# SB Reef Light Freshwater?



## Kampo (Nov 3, 2015)

for the tank you got its really a great option. have it 6-8 inches above the water and should be set. full blast would prolly be too much still, but that gives headroom for control over getting the color temperature you want and really dial it in.


----------



## SingAlongWithTsing (Jun 11, 2015)

you'll need the lights to be at least 9" above the water surface for the 90 degree lenses to cover your 18.5" depth.

I have my red channel set at 40% and the blue one at 20%, getting about 176 PAR at the center measured at 30" high (in air measurement)
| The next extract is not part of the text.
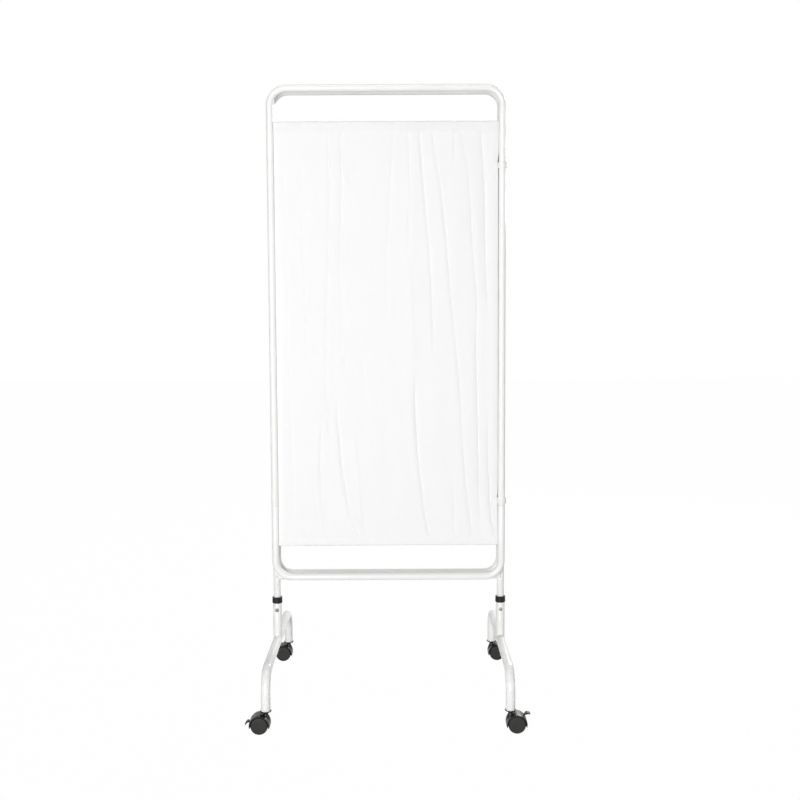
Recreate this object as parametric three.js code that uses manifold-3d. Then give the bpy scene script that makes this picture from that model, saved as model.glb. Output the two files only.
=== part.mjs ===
// Ward privacy screen on wheels: a centre frame on two wheeled feet, with two wings folded flat
// against it, one in front and one behind. Millimetres, Z up, X along the screen, the front
// towards -Y. The origin is on the floor, midway between the feet.
import * as THREE from 'three';
import { mergeVertices } from 'three/addons/utils/BufferGeometryUtils.js';
import Module from 'manifold-3d';

const wasm = await Module();
wasm.setup();

// Fits and cuts
const FIT_GAP = 0.3; // left between two pieces that touch
const OVERRUN = 4; // how far a cutting shape runs past what it cuts

// Frames of round tube
const PANEL_WIDTH = 640; // between the centre lines of a frame's side tubes
const PANEL_PITCH = 24; // from one folded frame to the next
const TUBE_OUTER = 20;
const TUBE_WALL = 1.2;
const FRAME_HEIGHT = 1362; // between the centre lines of the top and bottom bars
const CORNER_RADIUS = 46; // of the centre line at a rounded corner
const HOOP_DEPTH = 204; // from a bar's centre line to the seam with the side tube
const NECK_LENGTH = 32; // the reduced end of a side tube inside the hoop
const WING_RAISE = 3; // the wings hang this much higher than the centre frame

// Curtains on rods
const ROD_DIAMETER = 8;
const ROD_INSET = 95; // from a bar's centre line to the rod's centre line
const ROD_GRIP = 5; // how far a rod's end reaches inside the side tube
const CLOTH_THICKNESS = 1.6;
const CLOTH_SIDE_GAP = 3.5; // from the cloth's edge to the side tube
const FOLD_DEPTH = 6.5; // how far the deepest fold leaves the middle plane
const POCKET_OVERLAP = 3; // how far the hanging cloth runs up into the rod pocket

// Hinge clips around two side tubes
const CLIP_WALL = 2.7;
const CLIP_HEIGHT = 17;
const CLIP_WAIST = 14; // width of the bridge between the two rings
const UPPER_CLIP_DROP = 7; // from the upper seam down to the clip's middle
const LOWER_CLIP_RISE = 14; // from the lower seam up to the clip's middle

// Feet
const FOOT_OUTER = 25;
const FOOT_WALL = 1.5;
const FOOT_LENGTH = 600; // between the two castor stems
const FOOT_RISE = 97; // from the tube's end up to the centre line of its level run
const FOOT_BEND = 56;
const SLEEVE_OUTER = 25;
const SLEEVE_CLEARANCE = 0.5; // between the post and the sleeve's bore
const SLEEVE_RISE = 121.5; // from the foot's centre line to the sleeve's top
const POST_SEAT_GAP = 10; // from the foot tube's top to the post's lower end
const BAR_RISE = 185; // from the foot's centre line to the centre frame's bottom bar

// Collar over each sleeve
const COLLAR_WALL = 1.3;
const COLLAR_HEIGHT = 18;
const COLLAR_LIP = 3;
const COLLAR_EDGE = 0.8; // bevel around the collar's rim

// Locking screws
const SCREW_RISE = 88; // from the foot's centre line
const SCREW_SHANK = 5;
const SCREW_HEAD = 10.4;
const SCREW_HEAD_HEIGHT = 3;
const SCREW_REACH = 3; // how far the shank shows inside the post

// Castors
const CASTOR_HEIGHT = 60.5; // from the floor to the tube's end
const CASTOR_TRAIL = 16; // from the stem to the axle
const WHEEL_DIAMETER = 46;
const WHEEL_WIDTH = 15;
const WHEEL_EDGE = 3; // bevel of the tread's outer edge
const HUB_DEPTH = 11; // how far the axle reaches into each wheel
const WEB_WIDTH = 12;
const WEB_DROP = 8; // how far the web reaches below the axle
const SIDE_PLAY = 0.6; // between the web and each wheel
const AXLE_DIAMETER = 5;
const FENDER_PLAY = 1.3; // between the tread and the fender
const FENDER_WALL = 3.3;
const FENDER_DROP = 15; // degrees that the fender reaches below the axle
const STEM_DIAMETER = 8;
const STEM_DEPTH = 26; // of the stem inside the castor body
const BOSS_WALL = 4.5;
const BOSS_PLAY = 1; // between the boss and the insert's flange
const FLANGE_DIAMETER = 29;
const FLANGE_HEIGHT = 3;
const PLUG_LENGTH = 24;
const STEM_ABOVE_PLUG = 1;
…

both channels at 10% will give you about 93 PAR iirc


----------



## mattsoccer20 (Nov 8, 2011)

Kampo said:


> for the tank you got its really a great option. have it 6-8 inches above the water and should be set. full blast would prolly be too much still, but that gives headroom for control over getting the color temperature you want and really dial it in.


Awesome thanks! Do you own this light aswell?

Bump:


Kampo said:


> for the tank you got its really a great option. have it 6-8 inches above the water and should be set. full blast would prolly be too much still, but that gives headroom for control over getting the color temperature you want and really dial it in.





SingAlongWithTsing said:


> you'll need the lights to be at least 9" above the water surface for the 90 degree lenses to cover your 18.5" depth.
> 
> I have my red channel set at 40% and the blue one at 20%, getting about 176 PAR at the center measured at 30" high (in air measurement)
> 
> both channels at 10% will give you about 93 PAR iirc


Awesome thanks. Do you know how high up the mounting legs put the light about the tank? Or do you think I will have to mount it from the ceiling? 

There are only 2 channels correct (red+blue)? I am confused on what you mean about the 30" high part too?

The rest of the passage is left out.